David Carney &Andrew Dorchak

David Carney and Andrew Dorchak of the Case School of Law continue their work to digitize the background information on a famous nightclub fire and to create multimedia presentations about the fire, model interviews, and model videoconferences with attorneys involved in the lawsuits. They are modeling legal research strategies by digitizing text and providing online tutorials that explain research tasks so that students can learn at their own pace. Currently, Carney and Dorchak have sought out the Freedman Center’s recommendations for a programmer and an approach to adding the programming components necessary to complete the more technical backend requirements for their project. When this project is complete examples of it and its use will be made available.

Kurt Koenigsberger

Kurt Koenigsberger, Assistant Professor, Department of English. Dr. Koenigsberger’s project focuses on questions of cultural and textual display over the past 200 years. His project involves the use of the Freedman Center to digitize and contextualize materials from Special Collections, Iron Mountain Storage, and the Kelvin Smith Library collections. Currently, Dr. Koenigsberger and one of his assistants, Jamie McDaniel, have been learning and working with Pachyderm, a multimedia authoring tool developed by the New Media Consortium and the San Francisco Museum of Modern Art for online displays.

Heather Meakin

Heather Meakin, formerly Assistant Professor, Department of English. Dr. Meakin used the media resources of the Freedman Center and Kelvin Smith Library’s Special Collections to design a course in Early Modern Cultural Studies. This course was envisioned to create a virtual Early Modern or Renaissance world for students to explore. In addition, Dr.

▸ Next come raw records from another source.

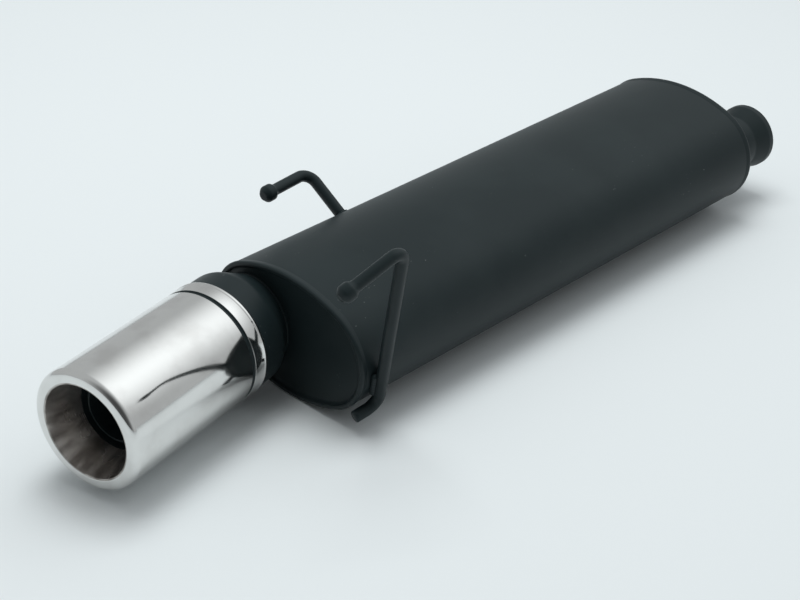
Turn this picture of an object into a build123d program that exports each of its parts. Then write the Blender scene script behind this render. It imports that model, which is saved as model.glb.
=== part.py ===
from build123d import *
import os
from math import atan2, cos, radians, sin

# Oval rear silencer with a twin-wall round tailpipe trim, lying as it hangs on the car.
# Millimetres. Origin: centre of the inlet mouth. +X leaves the inlet, +Y is the left side, +Z is up.

# Body
body_length = 509.0  # over both end caps
body_width = 170.0
body_height = 110.6
side_radius = 47.5  # of the oval's two side arcs
shell_sheet = 1.0
lining_sheet = 0.7
plate = 1.2  # end caps and baffles
rim_proud = 0.7  # the rolled seam's outer leg, over the shell
rim_leg = 5.0
cap_recess = 3.0
front_chamber = 70.0
rear_chamber = 80.0
baffle_flange = 11.0
lap_width = 22.0  # the wrap's lap joint along the underside, pressed flat by the seam welder
lap_gap = 1.0  # from either rolled seam

# Gas pipes
pipe_radius = 25.0
pipe_wall = 1.5
tube_wall = 1.2
inlet_offset = 44.8  # inlet axis to the right of the body's middle
outlet_offset = 41.6  # outlet axis to the left of it
inlet_stub = 51.6  # inlet mouth to the front cap
flare_radius = 30.3
flare_lip = 6.0
flare_cone = 15.0
outlet_bend = 75.0
inlet_pipe_reach = 24.0  # into the body
inlet_tube_gap = 4.5  # from the front cap's face to the perforated tube
outlet_pipe_reach = 48.0
outlet_tube_reach = 28.0  # from the rear cap's face
chamber_gap = 20.0  # from a baffle to the open end of a tube in its chamber
return_overhang = 10.0
drill_margin = 20.0
hole_radius = 2.5
hole_pitch = 22.0
holes_across = 5  # drilled right through, so twice as many holes in a ring
return_radius = 17.0
return_rise = 22.0  # the two return tubes stand this far above and below the middle
wool_sleeve = 4.0
clearance = 0.3

# Tailpipe trim, measured back from its front plane
tip_yaw = 11.18  # towards the right side
tip_rise = 0.38
tip_length = 196.4  # front plane to the rear cap, along the trim's axis
tip_radius = 50.0
tip_sheet = 1.2
drum_radius = 49.0
lip_roll = 5.6
mouth_radius = 39.4
liner_depth = 30.0
liner_end_radius = 31.5
groove_front = 134.0
groove_rear = 137.9
collar_rear = 152.5
collar_roll = 4.0  # width of the bead rolled into the collar's rear edge
collar_proud = 0.6
collar_turn = 0.4  # how far the bead turns in at the very edge
cone_start = 174.4
cone_taper = 0.52  # radius lost for each millimetre towards the cap
cone_reach = 12.0  # how far the taper runs past the cap's plane before it is cut there
pipe_end = 31.0
spigot_length = 10.0  # of the drum, under the sleeve
inner_ring_depth = 8.0
mouth_lap = 0.6  # the sleeve's edge and the liner's rim overlap by this much

# Hangers, placed from the rear cap's face and the body's middle line
rod_radius = 5.0
left_bend = 11.0
right_bend = 9.0
foot_bend = 14.0
head_radius = 7.3
head_length = 13.0
left_corner = (130.7, 114.6, 56.6)
left_head = (81.3, 109.8, 56.2)
left_foot = (130.7, 72.0, 29.2)  # just inside the shell, where the rod is cut
right_head = (-46.6, -121.0, 109.6)
right_top = (2.2, -129.0, 129.3)
right_bottom = (20.7, -82.3, -34.5)
right_foot = (-0.6, -78.0, -39.7)
right_weld_length = 22.0
weld_size = 4.0
bead_radius = 2.8
bead_sink = 3.4  # from the leaning rod's axis towards the shell
cone_weld = 3.0

front_face = -inlet_stub
rear_face = front_face - body_length
middle = inlet_offset
outlet_y = middle + outlet_offset
front_baffle_x = front_face - front_chamber
rear_baffle_x = rear_face + rear_chamber
pair_y = outlet_y / 2  # the return tubes stand midway between inlet and outlet
lining_inset = shell_sheet + lining_sheet
cap_floor = rear_face + cap_recess
tube_radius = pipe_radius + tube_wall
tube_seats = [
    (0.0, 0.0, tube_radius),
    (outlet_y, 0.0, tube_radius),
    (pair_y, return_rise, return_radius),
    (pair_y, -return_rise, return_radius),
]
tip_direction = Vector(
    -cos(radians(tip_yaw)) * cos(radians(tip_rise)),
    -sin(radians(tip_yaw)) * cos(radians(tip_rise)),
    sin(radians(tip_rise)),
)
tip_plane = Plane(origin=(rear_face, outlet_y, 0), x_dir=(0, 0, 1), z_dir=tip_direction)


def oval(inset):
    """Four tangent arcs, drawn inset from the body's outside."""
    half_width = body_width / 2 - inset
    half_height = body_height / 2 - inset
    side = side_radius - inset
    side_x = half_width - side
    crown = (side_x**2 + half_height**2 - side**2) / (2 * (half_height - side))
    drop = crown - half_height
    reach = side / (crown - side)
    corner_x, corner_y = side_x * (1 + reach), drop * reach
    right = ThreePointArc((corner_x, -corner_y), (half_width, 0), (corner_x, corner_y))
    top = ThreePointArc((corner_x, corner_y), (0, half_height), (-corner_x, corner_y))
    left = ThreePointArc((-corner_x, corner_y), (-half_width, 0), (-corner_x, -corner_y))
    bottom = ThreePointArc((-corner_x, -corner_y), (0, -half_height), (corner_x, -corner_y))
    return make_face([right, top, left, bottom])


def slab(inset, start, end):
    """The oval as a solid from start to end along X."""
    low, high = min(start, end), max(start, end)
    across = Plane(origin=(low, middle, 0), x_dir=(0, 1, 0), z_dir=(1, 0, 0))
    return extrude(across * oval(inset), amount=high - low)


def ring(inset, thickness, start, end):
    return slab(inset, start, end) - slab(inset + thickness, start, end)


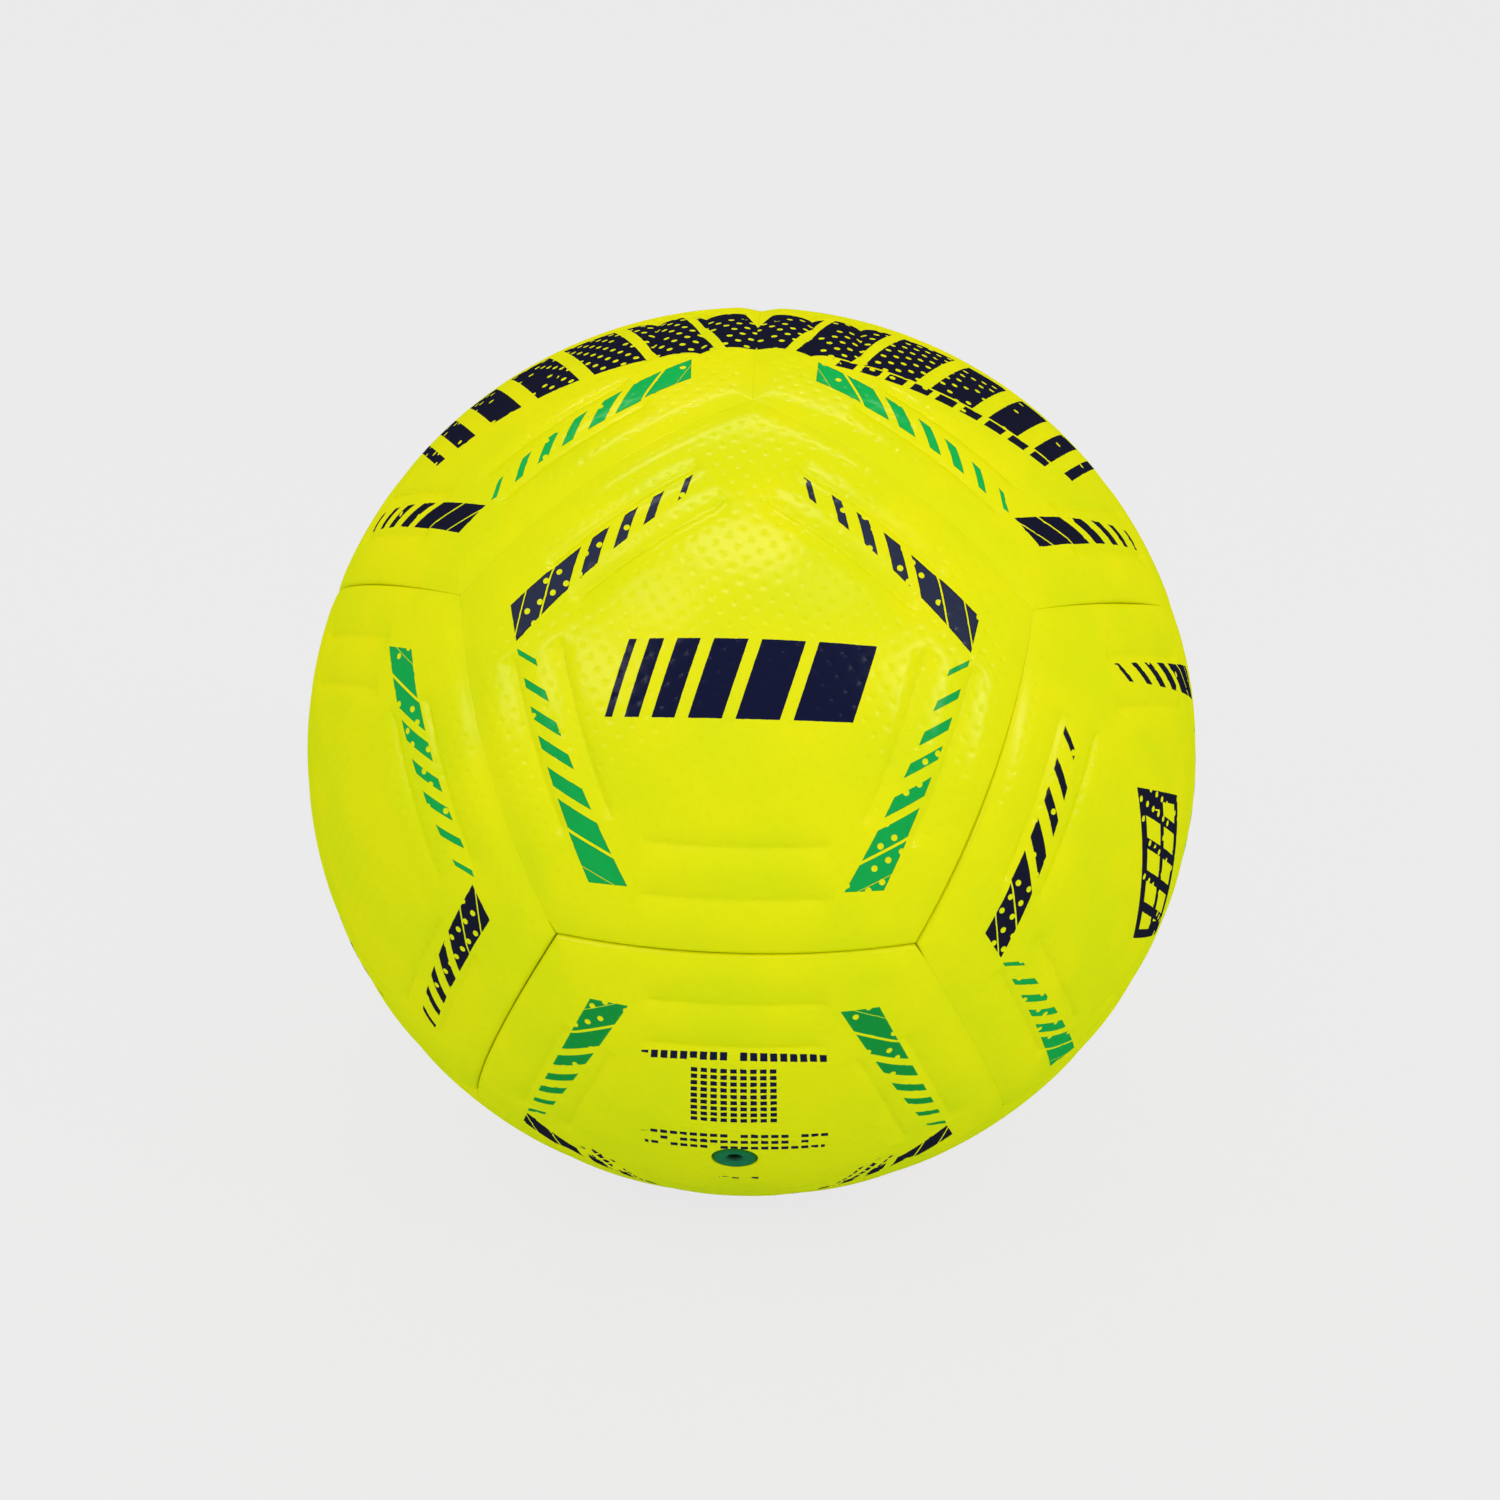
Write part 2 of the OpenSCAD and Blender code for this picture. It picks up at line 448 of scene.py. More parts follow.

Meakin is considering using Pachyderm so her students can create resources that will contextualize these time periods.

Kimberly Emmons

Understanding the historical development of English from its Germanic roots to its global future(s) provides students with the opportunity to explore research questions that will affect the way they communicate and comprehend the language that surrounds them. This project includes the development of a series of course modules that capitalize on print and online resources for the study of the English language. These modules will increase student engagement with a variety of historical texts and foster an awareness of linguistic diversity.

Kelly McMann

Evaluating the quality of information on the Internet is essential for dealing with the mundane, such as choosing a new computer, to the life-threatening, such as understanding a medical diagnosis. It is ironic that teachers rarely emphasize Internet skills even though students turn first to the web to complete research assignments. My project prepared guidelines regarding Internet research for students, designed multiple research exercises that incorporated Freedman Center resources, and developed a form to help evaluate the impact of these materials and activities in my Politics of Central Asia course.

Catherine B. Scallen

For her new SAGES University Seminar course, "Art the Mirror of Art 1400-1789," Dr. Scallen incorporated extensive research-based learning, collaborative learning, and multimedia-based learning approaches. The course is interdisciplinary in its focus on images about art and artists in the Renaissance and early modern periods, and is designed to appeal to a broad spectrum of students, including those who might not be interested in a traditional, regionally-based art history course. Emphasis is on the active production of knowledge through multimedia student presentations (individual and group-based) and on improving critical thinking and research, writing, and oral presentation skills.